The impact behavior of water droplet impinging on superhydrophobic CNT arrays in a low viscosity regime is investigated for the first time. Here, the experimental data are presented in the form of several important impact behavior characteristics including critical Weber number, volume ratio, restitution coefficient, and maximum spreading diameter. As observed experimentally, three different impact regimes are identified while another impact regime is proposed. These regimes are partitioned by three critical Weber numbers, two of which are experimentally observed. The volume ratio between the primary and the secondary droplets is found to decrease with the increase of Weber number in all impact regimes other than the first one. In the first impact regime, this is found to be independent of Weber number since the droplet remains intact during and subsequent to the impingement. Experimental data show that the coefficient of restitution decreases with the increase of Weber number in all impact regimes. The rate of decrease of the coefficient of restitution in the high Weber number regime is found to be higher than that in the low and moderate Weber number. Experimental data also show that the maximum spreading factor increases with the increase of Weber number in all impact regimes. The rate of increase of the maximum spreading factor in the high Weber number regime is found to be higher than that in the low and moderate Weber number. Phenomenological approximations and interpretations of the experimental data, as well as brief comparisons to the previously proposed scaling laws, are shown here.

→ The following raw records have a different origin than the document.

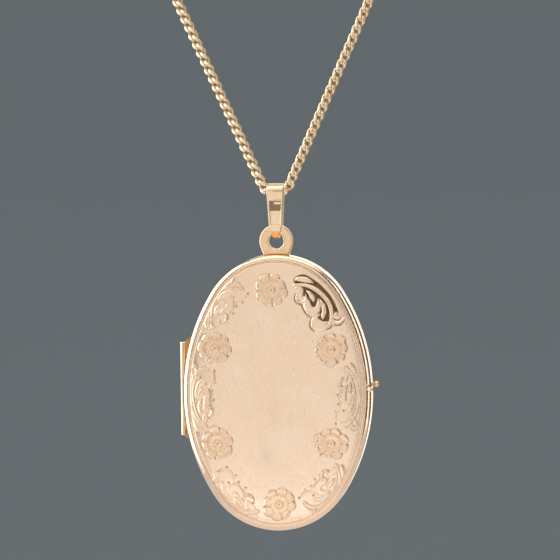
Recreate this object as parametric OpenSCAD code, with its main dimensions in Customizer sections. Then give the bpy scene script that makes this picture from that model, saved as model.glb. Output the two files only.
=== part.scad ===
// Oval two-cover locket on a curb chain, hanging from its bail.
// +X is the wearer's left as seen from the front, the front faces -Y, +Z is up.
// The origin is the middle of the bail's eye, where the chain carries it.

/* [Locket body] */
// Width of the oval
body_w = 27.7; // [26.6:0.1:28.2]
// Height of the oval
body_h = 40.4; // [39:0.1:42]
// Radius of the oval's top and bottom ends
end_r = 11.3; // [10.9:0.1:12]
// Depth of one cover, from the parting line to the middle of its dome
cover_d = 2.5; // [2.4:0.05:2.8]
// Thickness of a cover's side wall
wall_t = 0.74; // [0.7:0.02:0.76]

/* [Hinge] */
// Outer radius of the hinge knuckles
knuckle_r = 0.52; // [0.5:0.01:0.54]
// Radius of the hinge pin
pin_r = 0.22; // [0.18:0.01:0.26]
// Length of the whole row of knuckles
hinge_l = 13.6; // [12.6:0.1:14]
// Length of the middle knuckle
middle_l = 6.05; // [5:0.05:7]

/* [Hanging loop and bail] */
// Outer radius of the hanging loop
loop_r = 2.48; // [2.3:0.02:2.6]
// Radius of the loop's hole
loop_hole_r = 1.1; // [1.05:0.01:1.2]
// Thickness of the loop's plate
loop_t = 0.8; // [0.7:0.05:0.85]
// Width of the bail at the top
bail_w = 2.5; // [2.3:0.1:2.7]
// Inner radius of the bail's eye
eye_r = 0.9; // [0.85:0.01:0.95]
// Thickness of the bail's strap
strap_t = 0.3; // [0.25:0.01:0.32]

/* [Chain and clasp] */
// Diameter of the closed solid that stands for the chain
chain_d = 1; // [0.9:0.05:1]
// Radius of the clasp's circle, at the middle of its tube
clasp_r = 2.4; // [2.4:0.1:2.8]
// Radius of the hole in the tag that the clasp hooks into
tag_hole_r = 1.1; // [0.9:0.05:1.3]

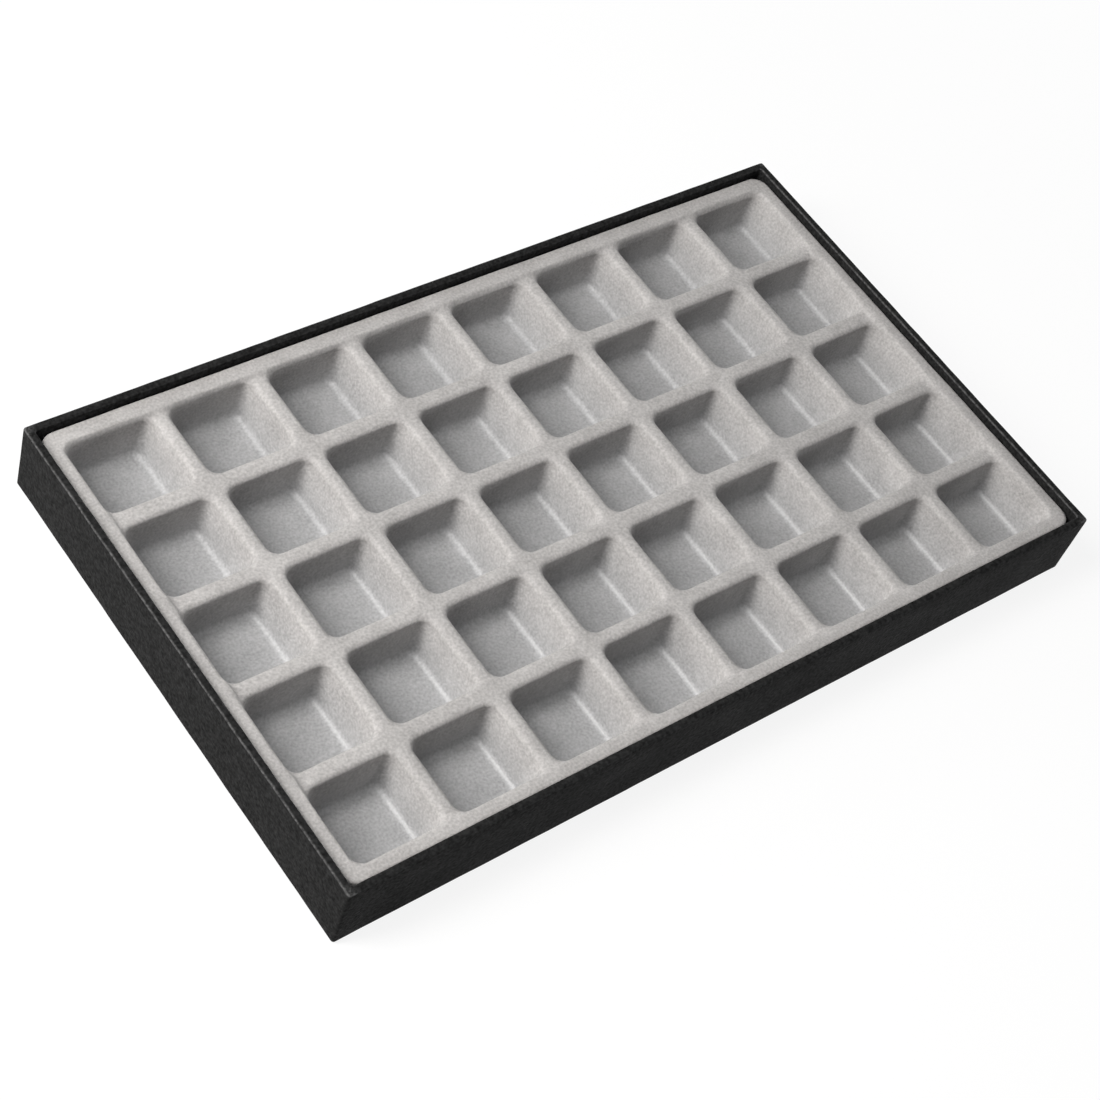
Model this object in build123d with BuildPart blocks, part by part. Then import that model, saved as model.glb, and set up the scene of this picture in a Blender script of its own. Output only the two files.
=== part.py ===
from build123d import *
import os

# Overall size of the wrapped tray, along X, Y and Z
tray_length = 350.0
tray_width = 210.0
tray_height = 32.0

# Thickness of each sheet and board
leatherette_thickness = 0.4
stay_thickness = 0.15
wall_board_thickness = 2.0
base_board_thickness = 2.0
lining_thickness = 0.3
cover_thickness = 0.5
pad_thickness = 6.0
sheet_thickness = 1.0

# Corners and folds of the leatherette
outer_corner_radius = 1.5
fold_radius = 1.0
turn_under_width = 12.0

# Paper stays that tie the wall boards together at the corners
stay_leg = 20.0
stay_margin = 1.5

# Cover sheet under the base
cover_margin = 1.5
cover_corner_radius = 3.0

# Gaps round the loose sheets and the insert
lining_clearance = 0.3
insert_clearance = 0.45
pad_clearance = 1.0

# Distance under which two points count as one
small_gap = 0.001

# Grid of compartments, and the ribs between its columns and rows
column_count = 8
row_count = 5
column_rib_width = 5.2
row_rib_width = 4.9

# One compartment, with how far its walls lean in from mouth to floor
end_wall_lean = 3.9
side_wall_lean = 2.5
compartment_depth = 17.5
compartment_radius = 4.0

# Border of the insert, and its rounded edges
end_border_width = 6.2
side_border_width = 5.8
insert_corner_radius = 6.0
border_rise = 1.2
border_corner_radius = 3.0
border_edge_radius = 1.0
rib_edge_radius = 1.5

# Heights from the table up
board_bottom = cover_thickness + leatherette_thickness
base_board_top = board_bottom + base_board_thickness
lining_top = base_board_top + lining_thickness
pad_top = lining_top + pad_thickness
compartment_floor = pad_top + sheet_thickness
rib_top = compartment_floor + compartment_depth
insert_top = rib_top + border_rise
board_top = tray_height - leatherette_thickness

# Plan sizes from the outside in
jacket_length = tray_length - 2 * leatherette_thickness
jacket_width = tray_width - 2 * leatherette_thickness
jacket_corner_radius = outer_corner_radius - leatherette_thickness
board_length = jacket_length - 2 * stay_thickness
board_width = jacket_width - 2 * stay_thickness
board_corner_radius = jacket_corner_radius - stay_thickness
board_fold_radius = fold_radius - leatherette_thickness
well_length = board_length - 2 * wall_board_thickness
well_width = board_width - 2 * wall_board_thickness
lined_length = well_length - 2 * leatherette_thickness
lined_width = well_width - 2 * leatherette_thickness
lining_length = lined_length - 2 * lining_clearance
lining_width = lined_width - 2 * lining_clearance
insert_length = lined_length - 2 * insert_clearance
insert_width = lined_width - 2 * insert_clearance
hollow_length = insert_length - 2 * sheet_thickness
hollow_width = insert_width - 2 * sheet_thickness
hollow_corner_radius = insert_corner_radius - sheet_thickness
pad_length = hollow_length - 2 * pad_clearance
pad_width = hollow_width - 2 * pad_clearance
cover_length = tray_length - 2 * cover_margin
cover_width = tray_width - 2 * cover_margin
window_length = tray_length - 2 * turn_under_width
window_width = tray_width - 2 * turn_under_width
field_length = insert_length - 2 * end_border_width
field_width = insert_width - 2 * side_border_width
column_pitch = (field_length + column_rib_width) / column_count
row_pitch = (field_width + row_rib_width) / row_count
mouth_length = column_pitch - column_rib_width
mouth_width = row_pitch - row_rib_width
floor_length = mouth_length - 2 * end_wall_lean
floor_width = mouth_width - 2 * side_wall_lean
backed_length = field_length + 2 * sheet_thickness
backed_width = field_width + 2 * sheet_thickness


def board_stack(length, width, corner_radius):
    """The base and wall boards as one block, rounded where the leatherette folds over them."""
    with BuildPart() as stack:
        with BuildSketch(Plane.XY.offset(board_bottom)):
            RectangleRounded(length, width, corner_radius)
        extrude(amount=board_top - board_bottom)
        fillet(stack.faces().sort_by(Axis.Z)[0].edges(), board_fold_radius)
        fillet(stack.faces().sort_by(Axis.Z)[-1].edges(), board_fold_radius)
        with BuildSketch(Plane.XY.offset(base_board_top)):
            Rectangle(well_length, well_width)
        extrude(amount=board_top - base_board_top, mode=Mode.SUBTRACT)
        fillet(stack.faces().sort_by(Axis.Z)[-1].inner_wires().edges(), board_fold_radius)
    return stack.part


def compartment_section(mouth, floor, growth):
    """Half widths and heights of a pocket's section, grown all round by a thickness."""
    half_mouth = mouth / 2 + growth
    half_floor = floor / 2 + growth
    floor_height = compartment_floor - growth
    return [
        (-half_mouth, rib_top),
        (-half_floor, floor_height),
        (half_floor, floor_height),
        (half_mouth, rib_top),
    ]


def compartment(growth):
    """One pocket with leaning walls and rounded corners, grown all round by a thickness."""
    with BuildPart() as pocket:
        with BuildSketch(Plane.XZ):
            with BuildLine():
                Polyline(*compartment_section(mouth_length, floor_length, growth), close=True)
            make_face()
        extrude(amount=mouth_width / 2 + growth, both=True)
        with BuildSketch(Plane.YZ):
            with BuildLine():
                Polyline(*compartment_section(mouth_width, floor_width, growth), close=True)
            make_face()
        extrude(amount=mouth_length / 2 + growth, both=True, mode=Mode.INTERSECT)
        fillet(pocket.edges() - pocket.edges().group_by(Axis.Z)[-1], compartment_radius + growth)
    return pocket.part


def is_on_field_outline(point):
    """True for a point on the outline that the outermost compartments share with the border."""
    gap_x = abs(abs(point.X) - field_length / 2)
    gap_y = abs(abs(point.Y) - field_width / 2)
    return min(gap_x, gap_y) < small_gap


def is_rib_edge(edge):
    """True for an edge where a rib's top meets a compartment, not where it meets the border."""
    start, end = edge @ 0, edge @ 1
    is_level = max(abs(start.Z - rib_top), abs(end.Z - rib_top)) < small_gap
    return is_level and not (is_on_field_outline(start) and is_on_field_outline(end))


boards = board_stack(board_length, board_width, board_corner_radius)
board_space = board_stack(jacket_length, jacket_width, jacket_corner_radius)
pocket_front = compartment(0)
pocket_back = compartment(sheet_thickness)

# Base board, inside the four wall boards
with BuildPart() as base_board:
    with BuildSketch(Plane.XY.offset(board_bottom)):
        Rectangle(well_length, well_width)
    extrude(amount=base_board_thickness)
base_board.part.label = "base_board"

# Long wall boards, with the short ones butted between them
with BuildPart() as near_wall_board:
    add(boards)
    split(bisect_by=Plane.XZ.offset(well_width / 2), keep=Keep.TOP)
near_wall_board.part.label = "near_wall_board"

with BuildPart() as far_wall_board:
    add(boards)
    split(bisect_by=Plane.XZ.offset(-well_width / 2), keep=Keep.BOTTOM)
far_wall_board.part.label = "far_wall_board"

with BuildPart() as left_wall_board:
    add(boards)
    split(bisect_by=Plane.YZ.offset(-well_length / 2), keep=Keep.BOTTOM)
    split(bisect_by=Plane.XZ.offset(well_width / 2), keep=Keep.BOTTOM)
    split(bisect_by=Plane.XZ.offset(-well_width / 2), keep=Keep.TOP)
left_wall_board.part.label = "left_wall_board"

with BuildPart() as right_wall_board:
    add(boards)
    split(bisect_by=Plane.YZ.offset(well_length / 2), keep=Keep.TOP)
    split(bisect_by=Plane.XZ.offset(well_width / 2), keep=Keep.BOTTOM)
    split(bisect_by=Plane.XZ.offset(-well_width / 2), keep=Keep.TOP)
right_wall_board.part.label = "right_wall_board"

# Four folded paper stays, between the boards and the leatherette
with BuildPart() as corner_stays:
    with BuildSketch(Plane.XY.offset(board_bottom + stay_margin)):
        RectangleRounded(jacket_length, jacket_width, jacket_corner_radius)
        RectangleRounded(board_length, board_width, board_corner_radius, mode=Mode.SUBTRACT)
        Rectangle(jacket_length - 2 * stay_leg, jacket_width, mode=Mode.SUBTRACT)
        Rectangle(jacket_length, jacket_width - 2 * stay_leg, mode=Mode.SUBTRACT)
    extrude(amount=board_top - board_bottom - 2 * stay_margin)
corner_stays.part.label = "corner_stays"

# Leatherette, folded over the walls, down their inner faces and under the base
with BuildPart() as leatherette_wrap:
    with BuildSketch(Plane.XY.offset(cover_thickness)):
        RectangleRounded(tray_length, tray_width, outer_corner_radius)
    extrude(amount=tray_height - cover_thickness)
    fillet(leatherette_wrap.faces().sort_by(Axis.Z)[0].edges(), fold_radius)
    fillet(leatherette_wrap.faces().sort_by(Axis.Z)[-1].edges(), fold_radius)
    with BuildSketch(Plane.XY.offset(base_board_top)):
        Rectangle(lined_length, lined_width)
    extrude(amount=tray_height - base_board_top, mode=Mode.SUBTRACT)
    fillet(leatherette_wrap.faces().sort_by(Axis.Z)[-1].inner_wires().edges(), fold_radius)
    with BuildSketch(Plane.XY.offset(cover_thickness)):
        Rectangle(window_length, window_width)
    extrude(amount=leatherette_thickness, mode=Mode.SUBTRACT)
    add(board_space, mode=Mode.SUBTRACT)
leatherette_wrap.part.label = "leatherette_wrap"

# Cover sheet under the base, pressed down round its edge over the leatherette
with BuildPart() as underside_cover:
    with BuildSketch(Plane.XY):
        RectangleRounded(cover_length, cover_width, cover_corner_radius)
    extrude(amount=cover_thickness)
    with BuildSketch(Plane.XY.offset(cover_thickness)):
        Rectangle(window_length, window_width)
    extrude(amount=leatherette_thickness)
underside_cover.part.label = "underside_cover"

# Lining sheet on the base board
with BuildPart() as floor_lining:
    with BuildSketch(Plane.XY.offset(base_board_top)):
        Rectangle(lining_length, lining_width)
    extrude(amount=lining_thickness)
floor_lining.part.label = "floor_lining"

# Pad on the lining that carries the floors of the compartments
with BuildPart() as support_pad:
    with BuildSketch(Plane.XY.offset(lining_top)):
        RectangleRounded(pad_length, pad_width, hollow_corner_radius)
    extrude(amount=pad_thickness)
support_pad.part.label = "support_pad"

# Hollow under the formed sheet, between the backs of the compartments
with BuildPart() as insert_hollow:
    with BuildSketch(Plane.XY.offset(lining_top)):
        RectangleRounded(hollow_length, hollow_width, hollow_corner_radius)
    extrude(amount=insert_top - sheet_thickness - lining_top)
    with BuildSketch(Plane.XY.offset(rib_top - sheet_thickness)):
        RectangleRounded(backed_length, backed_width, border_corner_radius + sheet_thickness)
    extrude(amount=border_rise, mode=Mode.SUBTRACT)
    with GridLocations(column_pitch, row_pitch, column_count, row_count):
        add(pocket_back, mode=Mode.SUBTRACT)

# Flocked insert, formed from one sheet and standing loose in the frame
with BuildPart() as compartment_insert:
    with BuildSketch(Plane.XY.offset(lining_top)):
        RectangleRounded(insert_length, insert_width, insert_corner_radius)
    extrude(amount=insert_top - lining_top)
    with BuildSketch(Plane.XY.offset(rib_top)):
        RectangleRounded(field_length, field_width, border_corner_radius)
    extrude(amount=border_rise, mode=Mode.SUBTRACT)
    fillet(compartment_insert.edges().group_by(Axis.Z)[-1], border_edge_radius)
    with GridLocations(column_pitch, row_pitch, column_count, row_count):
        add(pocket_front, mode=Mode.SUBTRACT)
    add(insert_hollow.part, mode=Mode.SUBTRACT)
    fillet(compartment_insert.edges().filter_by(is_rib_edge), rib_edge_radius)
compartment_insert.part.label = "compartment_insert"

os.makedirs("parts", exist_ok=True)
pieces = [
    base_board,
    near_wall_board,
    far_wall_board,
    left_wall_board,
    right_wall_board,
    corner_stays,
    leatherette_wrap,
    underside_cover,
    floor_lining,
    support_pad,
    compartment_insert,
]
for piece in pieces:
    export_step(piece.part, f"parts/{piece.part.label}.step")
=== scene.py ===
"""A shallow display tray: black leatherette over boards, with a loose flocked insert of compartments."""

import logging
import math
import random
from dataclasses import dataclass
from enum import Enum
from typing import Callable, Mapping, Sequence

import bmesh
import bpy
from mathutils import Matrix, Vector


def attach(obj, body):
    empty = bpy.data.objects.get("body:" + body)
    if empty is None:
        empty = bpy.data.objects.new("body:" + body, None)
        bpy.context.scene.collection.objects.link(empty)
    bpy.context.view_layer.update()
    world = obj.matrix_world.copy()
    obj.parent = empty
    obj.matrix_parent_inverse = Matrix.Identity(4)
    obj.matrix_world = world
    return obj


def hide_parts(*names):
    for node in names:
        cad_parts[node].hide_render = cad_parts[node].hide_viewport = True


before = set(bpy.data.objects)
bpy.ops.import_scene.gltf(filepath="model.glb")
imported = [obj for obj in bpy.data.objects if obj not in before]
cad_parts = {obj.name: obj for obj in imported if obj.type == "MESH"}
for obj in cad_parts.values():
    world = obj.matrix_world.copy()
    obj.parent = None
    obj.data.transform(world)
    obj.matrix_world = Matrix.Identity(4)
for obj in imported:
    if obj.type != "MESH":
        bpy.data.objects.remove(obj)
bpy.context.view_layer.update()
LOG = logging.getLogger("tray")

Test = Callable[[Vector], bool]
Colour = tuple[float, float, float]
Point = tuple[float, float, float]
Ring = tuple[float, float, float]  # half length, half width and height of a loop about the Z axis
Span = tuple[float, float]
Count = tuple[int, int]
Thing = bpy.types.Object
Material = bpy.types.Material
Node = bpy.types.Node
Socket = bpy.types.NodeSocket

MM = 0.001
TOUCH = 0.01 * MM  # how far apart two places may be and still count as one
FINE = 0.005 * MM  # points nearer than this become one
WHITE: Colour = (1.0, 1.0, 1.0)
WARM: Colour = (1.0, 0.985, 0.97)
WHOLE: Span = (0.0, 1.0)
MIDDLE: Span = (0.3, 0.7)  # where most of a noise's values lie
NARROW: Span = (0.35, 0.65)
WIDE: Span = (0.25, 0.75)
BAND = 0.314  # how wide a wave texture's bands are at a scale of 1
MIX_SHARE, MIX_ONE, MIX_OTHER, MIX_RESULT = 0, 6, 7, 2  # a mix node's sockets for two colours


class Pick(Enum):
    """The kinds of element that are chosen in edit mode."""

    VERT = "VERT"
    EDGE = "EDGE"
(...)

Dry oxidation methods are used for the first time to characterize the influence of oxidation on the capacitive behavior of CNT array EDLCs. The capacitive behavior of CNT array EDLCs can be tailored by varying their oxygen content, represented by their O/C ratio. The specific capacitance of these CNT arrays increases with the increase of their oxygen content in both KOH and Et4NBF4/PC electrolytes. As a result, their gravimetric energy density increases with the increase of their oxygen content. However, their gravimetric power density decreases with the increase of their oxygen content. The optimally oxidized CNT arrays are able to withstand more than 35,000 charge/discharge cycles in Et4NBF4/PC at a current density of 5 A/g while only losing 10% of their original capacitance.